Writer-in-Residence

Bearing Witness

Mercy Doesn't Grow on Trees, 2016. Wood, glass, hair, gold leaf, ratchet straps, 12.5’ x 4’ x 2.5’. Courtesy CUE Art Foundation, New York. © Kambui Olujimi.

Kambui Olujimi. Mercy Doesn’t Grow on Trees, 2016. Wood, glass, hair, gold leaf, ratchet straps, 12.5’ x 4’ x 2.5’. Courtesy CUE Art Foundation, New York. © Kambui Olujimi.

Presently, there is no system that tracks the number of extrajudicial killings of civilians by police officers in this country. There is no annual tally of the victims, no final evaluation outlining who, what, when, or why. There are only approximations and estimates. What we must do, then, is draw conclusions based on what is reported and shared publicly. When the smoke clears after such an event, we are most often presented with this scenario: police officer shoots/strangles/chokes unarmed civilian. Or more emphatically: White police officer shoots/strangles/chokes unarmed civilian of color. This was Oscar Grant’s story, Tanisha Anderson’s story, and Eric Garner’s story. What often results is a fraught relationship between communities and the individuals responsible for their safety.

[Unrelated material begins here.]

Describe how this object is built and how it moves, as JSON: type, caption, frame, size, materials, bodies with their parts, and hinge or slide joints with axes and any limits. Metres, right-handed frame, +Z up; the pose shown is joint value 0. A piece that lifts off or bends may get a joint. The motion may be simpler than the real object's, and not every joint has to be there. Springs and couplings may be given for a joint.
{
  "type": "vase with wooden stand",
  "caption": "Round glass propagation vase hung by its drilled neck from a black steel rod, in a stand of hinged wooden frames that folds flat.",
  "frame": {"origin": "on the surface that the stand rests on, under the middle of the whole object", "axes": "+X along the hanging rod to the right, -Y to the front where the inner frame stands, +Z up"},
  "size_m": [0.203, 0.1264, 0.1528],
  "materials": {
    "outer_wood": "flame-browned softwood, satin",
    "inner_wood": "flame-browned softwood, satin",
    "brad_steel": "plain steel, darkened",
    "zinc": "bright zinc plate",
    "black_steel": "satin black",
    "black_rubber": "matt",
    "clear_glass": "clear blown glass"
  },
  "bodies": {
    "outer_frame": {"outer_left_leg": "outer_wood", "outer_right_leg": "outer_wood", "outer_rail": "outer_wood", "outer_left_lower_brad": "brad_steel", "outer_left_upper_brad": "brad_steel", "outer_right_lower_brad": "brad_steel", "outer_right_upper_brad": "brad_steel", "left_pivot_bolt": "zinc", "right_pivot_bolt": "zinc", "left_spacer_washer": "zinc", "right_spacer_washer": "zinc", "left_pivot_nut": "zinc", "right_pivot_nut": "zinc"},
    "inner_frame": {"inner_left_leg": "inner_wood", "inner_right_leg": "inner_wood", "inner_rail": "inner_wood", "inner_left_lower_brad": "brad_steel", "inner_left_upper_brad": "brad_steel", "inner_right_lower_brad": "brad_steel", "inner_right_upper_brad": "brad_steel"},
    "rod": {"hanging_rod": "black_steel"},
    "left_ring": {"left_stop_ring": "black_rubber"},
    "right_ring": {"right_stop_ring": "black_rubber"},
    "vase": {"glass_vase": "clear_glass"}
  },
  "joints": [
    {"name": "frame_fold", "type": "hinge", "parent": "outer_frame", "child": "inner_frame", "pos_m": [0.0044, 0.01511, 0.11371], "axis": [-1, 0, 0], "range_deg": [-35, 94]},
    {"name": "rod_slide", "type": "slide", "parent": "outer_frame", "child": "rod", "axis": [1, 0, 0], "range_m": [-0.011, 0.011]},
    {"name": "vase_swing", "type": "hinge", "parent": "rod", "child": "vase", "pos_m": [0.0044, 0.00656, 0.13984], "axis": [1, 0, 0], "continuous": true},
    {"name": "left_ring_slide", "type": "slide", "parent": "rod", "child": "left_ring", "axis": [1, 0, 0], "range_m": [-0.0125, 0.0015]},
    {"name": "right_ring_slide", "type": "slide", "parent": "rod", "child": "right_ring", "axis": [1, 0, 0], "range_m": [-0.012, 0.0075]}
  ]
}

In a city such as New York, this tension is palpable. Black and brown neighborhoods have long voiced disdain toward the police, the “men in blue.” Still, the sustained physical threat of violence at the hands of the state is only one of the ways in which New York City’s most vulnerable citizens suffer. As costs of living rise and wages remain stagnant, poor communities of color must also contend with the consequences of economic travails such as joblessness and dislocation, negotiating the politics of a city in which they continue to be pushed to the outskirts.

Olujimi_Never_The_Best_Time

Kambui Olujimi. Never the Best Time to Retire, 2016. Silkscreen, 60” x 50”. Courtesy CUE Art Foundation, New York. © Kambui Olujimi.

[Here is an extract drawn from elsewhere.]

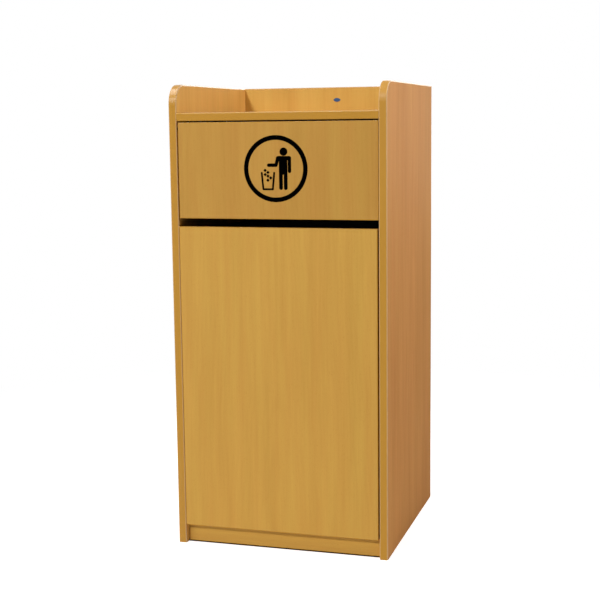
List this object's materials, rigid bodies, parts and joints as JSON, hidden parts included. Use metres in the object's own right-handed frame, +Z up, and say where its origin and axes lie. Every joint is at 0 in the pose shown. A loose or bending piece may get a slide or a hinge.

This situation, however, does not dissuade community members from making attempts to extend the olive branch. Nor should one assume that police officers have no connections to the neighborhoods that are most threatened. If nothing else, the processes that shape community relations are complex.

The works that comprise Kambui Olujimi’s exhibition, Solastalgia, reckon with the intersections of these factors. Olujimi approaches the dialogue between policing and community from a personal vantage point that humanizes the institutional and names the abstract. The neologism solastalgia refers to the feeling of dislocation in one’s home environment, when the changes to that environment have rendered it foreign or unrecognizable. Olujimi, who was born and raised in the Bedford­-Stuyvesant neighborhood of Brooklyn, appropriates the term, coined by the Australian philosopher Glenn Albrecht, to consider his emotional response to the changes occurring throughout New York City. Indeed, Olujimi’s work speaks to the city’s ever­ stratifying shifts.

Olujimi approaches the dialogue between policing and community from a personal vantage point that humanizes the institutional and names the abstract.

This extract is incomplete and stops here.